CREATE TABLE t_recharge_detail1 (
id bigint,
user_id bigint,
recharge_money decimal(32,2),
city varchar(20) not null,
dt varchar(20) not null
)
DUPLICATE KEY(id)
PARTITION BY LIST (city) (
PARTITION pLos_Angeles VALUES IN ("Los Angeles"),
PARTITION pSan_Francisco VALUES IN ("San Francisco")
)
DISTRIBUTED BY HASH(`id`);
Example 2: Suppose you frequently query details of data center billing based on time ranges and specific states or cities. During table creation, you can specify the partitioning columns as dt
and city
. This way, data of specific dates and specific states or cities is stored into the same partition, improving query speed and facilitating data management.

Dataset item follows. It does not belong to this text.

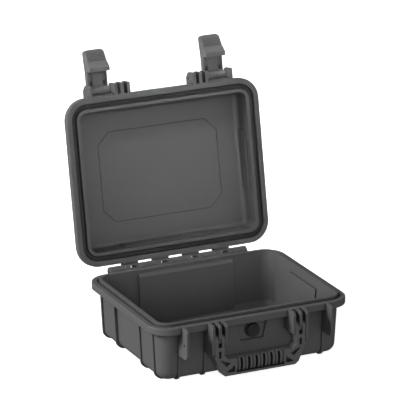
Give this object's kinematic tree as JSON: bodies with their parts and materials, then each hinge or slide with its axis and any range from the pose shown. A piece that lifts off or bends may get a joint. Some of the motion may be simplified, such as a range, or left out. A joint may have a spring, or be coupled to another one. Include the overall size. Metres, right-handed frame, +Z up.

CREATE TABLE t_recharge_detail4 (
id bigint,
user_id bigint,
recharge_money decimal(32,2),
city varchar(20) not null,
dt varchar(20) not null
) ENGINE=OLAP
DUPLICATE KEY(id)
PARTITION BY LIST (dt,city) (
PARTITION p202204_California VALUES IN (
("2022-04-01", "Los Angeles"),
("2022-04-01", "San Francisco"),
("2022-04-02", "Los Angeles"),
("2022-04-02", "San Francisco")
),
PARTITION p202204_Texas VALUES IN (
("2022-04-01", "Houston"),
("2022-04-01", "Dallas"),
("2022-04-02", "Houston"),
("2022-04-02", "Dallas")
)
)
DISTRIBUTED BY HASH(`id`);
Limits
- List partitioning does support dynamic partitioning and creating multiple partitions at a time.
- Currently, StarRocks's shared-data mode does not support this feature.
- When the
ALTER TABLE <table_name> DROP PARTITION <partition_name>;
statement is used to delete a partition created by using list partitioning, data in the partition is directly removed and cannot be recovered. - Currently you cannot backup and restore partitions created by the list partitioning.
- Currently, StarRocks does not support creating asynchronous materialized views with base tables created with the list partitioning strategy.